On my semi-frequent returns home, I walked the streets for hours, seeing myself as a melancholic flaneur; haunted by memory, past conceptions of the town, and my continually developing ideas of how I perceived the town personally, and its place within a wider, Welsh context.
The pollution of a Welsh town is psychic, more so than physical. Streets littered with half-remembered memories, where the feeling of past pains is more tangible than the people within the memories. Pubs that used to be packed, now empty. D2 Jeans, where I bought my first pair of DC trainers (the big, bulky skateboarding shows that were popular in my early teens, when most of my friends had long fringes), has been an empty shell for over a decade. No other shop or business has occupied the space, as is repeated across the town’s many empty buildings and retail units, in various points of decay. Ghostly vanguards of the town’s past. Copied and pasted across the country.
I see variations of myself in every window, every puddle. The nightclub, ‘Mayhem’, where I tried cocaine for the first time, pressed into the only toilet cubicle with someone I barely knew but went to the same school as me, trying to be quick because someone is banging on the door, desperate for a shit. There’s the old Theatre Elli, closed and fenced off since I was a kid with numb buttocks on the dusty, creaking cinema seats, with a big box of popcorn that cost a fraction of today’s cinema snacks. Opposite, the Vista Lounge, once a bar and hotel, currently in use as a shelter for the homeless. The skate park has finally been renovated, after calls and petitions for years, and it’s somehow still as miserable as it was when I was growing up. Gone is the halfpipe under which we crouched away from the rain, and I smoked my first makeshift bong made from a plastic bottle. Everything is either gone or going.
“To haunt does not be mean to be present, and it is necessary to introduce haunting into the very construction of a concept.”[iii]
The concept of a hometown is haunted right through to its construction. How do you begin to exorcise this particular haunting, that of my hometown upon me, when the town it choking on its own ghost? I have wrestled with my guilt; the feeling that I have abandoned my family, my class, my Welshness, to pursue something ‘better’. Better education, better opportunities, a better way of living. Even though I now live in Wales again, in Cardiff, and learning to find love and comfort in my Welshness, I still feel like some sort of traitor, for abandoning Llanelli and the more ‘Welsh’ West, for the Anglicised, wealthier East.

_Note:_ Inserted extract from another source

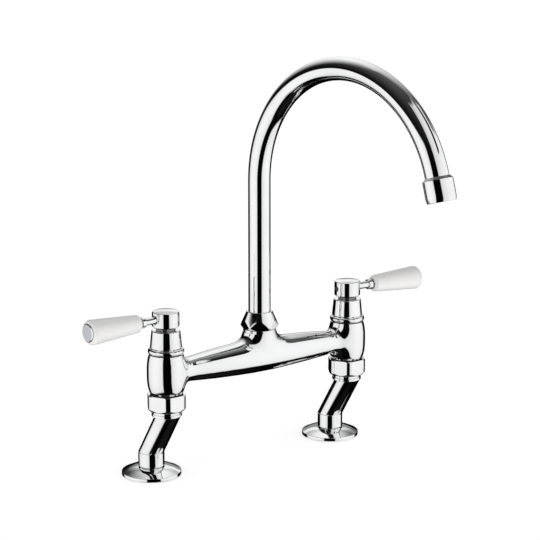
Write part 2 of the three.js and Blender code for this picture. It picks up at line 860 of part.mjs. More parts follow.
function leverHub() {
  const edgeRadius = hubRadius - hubEdge / 2;
  const footEdge = hubRadius - hubFootRadius;
  const body = solid(turned([
    [0, hubZ],
    [hubFootRadius, hubZ],
    [hubRadius, hubZ + footEdge],
    [hubRadius, hubTopZ - hubEdge - hubCrown / 2],
    [edgeRadius, hubTopZ - hubCrown],
    [edgeRadius / 2, hubTopZ - hubCrown / 4],
    [0, hubTopZ],
  ], outsideSides));
  const spindleBore = disc(spindleRadius + slide, hubZ - weld, spindleTopZ + seat, insideSides);
  const rodHole = along(disc(rodRadius + slide, rodStart - seat, hubRadius + weld, smallSides));
  const grubHole = along(disc(grubRadius + slide, -hubRadius - weld, -spindleRadius, smallSides));
  return cut(body, spindleBore, rodHole.translate(0, 0, rodZ), grubHole.translate(0, 0, rodZ));
}

// The pieces below stand on the rod's axis, with their heights running out from the hub's axis.

function hubGrubScrew() {
  const tip = -spindleRadius - slide - seat;
  const head = tip - grubLength;
  const screw = disc(grubRadius, head, tip, smallSides);
  return cut(solid(screw), disc(grubSocket, head - weld, head + grubSocketDepth, holeSides));
}

function leverRod() {
  const collarEnd = rodCollarStart + rodCollarLength;
  return solid(turned([
    [0, rodStart],
    [rodRadius, rodStart],
    [rodRadius, rodCollarStart],
    [rodCollarRadius, rodCollarStart],
    [rodCollarRadius, collarEnd],
    [rodShankRadius, collarEnd],
    [rodShankRadius, collarEnd + rodShankLength],
    [0, collarEnd + rodShankLength],
  ], smallSides));
}

function sleeveWasher() {
  const end = sleeveWasherStart + sleeveWasherThickness;
  return solid(ring(rodShankRadius + slide, rodCollarRadius, sleeveWasherStart, end, smallSides));
}

const capSocketRadius = rodShankRadius + slide + capSocketWall;

function leverSleeve() {
  const bore = rodShankRadius + slide;
  const counterbore = capSocketRadius + slide;
  const counterboreStart = sleeveEnd - capSocketLength - seat;
  const roundingCentre = [sleeveBigRadius - sleeveRounding, sleeveEnd - sleeveRounding];
  return solid(turned([
    [bore, sleeveStart],
    [sleeveSmallRadius - sleeveChamfer, sleeveStart],
    [sleeveSmallRadius, sleeveStart + sleeveChamfer],
    ...arc(...roundingCentre, sleeveRounding, 0, 90, 3),
    [counterbore, sleeveEnd],
    [counterbore, counterboreStart],
    [bore, counterboreStart],
  ], outsideSides));
}

function leverEndCap() {
  const start = sleeveEnd + seat;
  const end = start + capThickness;
  return solid(turned([
    [rodShankRadius + slide, sleeveEnd - capSocketLength],
    [capSocketRadius, sleeveEnd - capSocketLength],
    [capSocketRadius, start],
    [capRadius, start],
    [capRadius, end - capThickness / 3],
    [capRadius - capThickness / 3, end],
    [0, end],
    [0, start],
    [rodShankRadius + slide, start],
  ], insideSides));
}

// ---------------------------------------------------------------------------
// Assembly
// ---------------------------------------------------------------------------

function valve(side, x, leverBearing) {
  const name = (part) => `${side}_${part}`;
  const leg = group([
    piece(name('base_flange'), baseFlange(), chrome),
    piece(name('flange_seal'), flangeSeal(), rubber),
    piece(name('cranked_leg'), crankedLeg(), chrome),
    piece(name('union_clip'), unionClip(), steel),
  ], { bearing: crankBearing });
  const fixed = group([
    piece(name('union_nut'), unionNut(), chrome),
    piece(name('union_washer'), unionWasher(), fibre),
    piece(name('cartridge_body'), cartridgeBody(), brass),
    piece(name('cartridge_seal'), cartridgeSeal(), rubber),
    piece(name('cartridge_o_ring'), cartridgeRing(), rubber),
    piece(name('fixed_disc'), valveDisc(fixedDiscZ, 0), alumina),
    piece(name('bonnet'), bonnet(), chrome),
  ]);
  const ringBody = solid(roundRing(spindleRingMiddle, ringSection, spindleRingZ, insideSides));
  const onRod = group([
    piece(name('hub_grub_screw'), hubGrubScrew(), steel),
    piece(name('lever_rod'), leverRod(), chrome),
    piece(name('sleeve_washer'), sleeveWasher(), rubber),
    piece(name('lever_sleeve'), leverSleeve(), ceramic),
    piece(name('lever_end_cap'), leverEndCap(), satinChrome),
  ], { z: rodZ, tilt: 90 });
  const lever = group([
    piece(name('moving_disc'), movingDisc(), alumina),
    piece(name('valve_spindle'), valveSpindle(), brass),
    piece(name('spindle_o_ring'), ringBody, rubber),
    piece(name('lever_hub'), leverHub(), chrome),
    onRod,
  ], { bearing: leverBearing });
  return group([leg, fixed, lever], { x });
}

function spout() {
  const rings = ['lower', 'upper'].map((place, i) => {
    const body = solid(roundRing(spoutRingMiddle, ringSection, spoutRingHeights[i], insideSides));
    return piece(`spout_o_ring_${place}`, body, rubber);
  });
  const end = spoutAxis(degrees(spoutTurn));
  const aerator = group([
    piece('aerator_housing', aeratorHousing(), chrome),
    piece('aerator_seal', aeratorSeal(), rubber),
    piece('aerator_insert', aeratorInsert(), nylon),
    piece('aerator_screen', aeratorScreen(), steel),
  ], { x: end.x, z: end.z, tilt: spoutTurn });
  return group([
    piece('spout_tube', spoutTube(), chrome),
    piece('spout_base_bush', baseBush(), brass),
    piece('spout_split_ring', spoutSplitRing(), nylon),
    ...rings,
    aerator,
  ], { bearing: spoutBearing });
}

const faucet = group([
  piece('bridge_body', bridgeBody(), chrome),
  piece('spout_gland_nut', glandNut(), chrome),
  spout(),
  valve('left', -valveSpacing / 2, leftLeverBearing),
  valve('right', valveSpacing / 2, rightLeverBearing),
]);

export default faucet;
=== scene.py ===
# %% [markdown]
# # A bridge kitchen tap
#
# The tap stands on two cranked legs. A tapered bridge joins its two valves, and a tall swan-neck
# spout turns on the middle of the bridge. Nearly all of it is mirror chrome, so its shapes are
# read from what they reflect: clean curves, crisp small roundings and a tidy studio matter more
# here than colour.
#
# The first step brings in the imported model. Nothing that is made below may change the size of
# the object.

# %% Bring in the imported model
import math

import bmesh
import bpy
import numpy as np
from mathutils import Matrix, Vector


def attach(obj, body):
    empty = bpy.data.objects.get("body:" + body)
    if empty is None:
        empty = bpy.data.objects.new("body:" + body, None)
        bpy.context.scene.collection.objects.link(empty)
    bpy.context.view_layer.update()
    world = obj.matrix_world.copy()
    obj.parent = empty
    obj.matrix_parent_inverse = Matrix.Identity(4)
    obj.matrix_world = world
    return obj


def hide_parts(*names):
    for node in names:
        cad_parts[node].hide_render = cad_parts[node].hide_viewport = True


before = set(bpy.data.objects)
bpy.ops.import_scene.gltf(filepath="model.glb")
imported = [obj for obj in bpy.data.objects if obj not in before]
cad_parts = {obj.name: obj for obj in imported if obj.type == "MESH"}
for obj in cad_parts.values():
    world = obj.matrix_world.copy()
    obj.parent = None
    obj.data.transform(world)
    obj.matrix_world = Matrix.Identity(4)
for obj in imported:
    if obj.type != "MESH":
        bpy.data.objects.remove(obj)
scene = bpy.context.scene
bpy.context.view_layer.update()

# %% [markdown]
# ## Camera
#
# The camera was found by matching outlines of the tap, with its valves 180 mm apart. It stands
# 1.5 metres away, to the left of the user's place, and looks a little downwards through a long
# lens. A camera's own matrix has its right, its up and its backward direction as columns.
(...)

Fisher states that, through the lens of Derrida’s theory of hauntology, that nothing enjoys a purely positive existence.[iv] All memory is tainted, nostalgia is inherently melancholic. I am grateful for my family home, everything my parents have done for me. I love them and my brother very dearly. But that gratitude and love is tainted by my feelings towards the town I grew up in. The two cannot exist without the other, all I can do is write about it.
[i] Fisher, M. (2014). Ghosts of My Life: Writings on Depression, Hauntology and Lost Futures. UK: Zero Books, pp.1–30.
[ii] Joyce, J. (2000). A Portrait of the Artist as a Young Man. UK: Penguin Modern Classics.
[iii] Derrida, J. (1994). Specters of Marx : the State of the debt, the Work of mourning, and the New International. New York: Routledge, p.202.
[iv] Fisher, M. (2014). Ghosts of My Life: Writings on Depression, Hauntology and Lost Futures. UK: Zero Books, pp.1–30.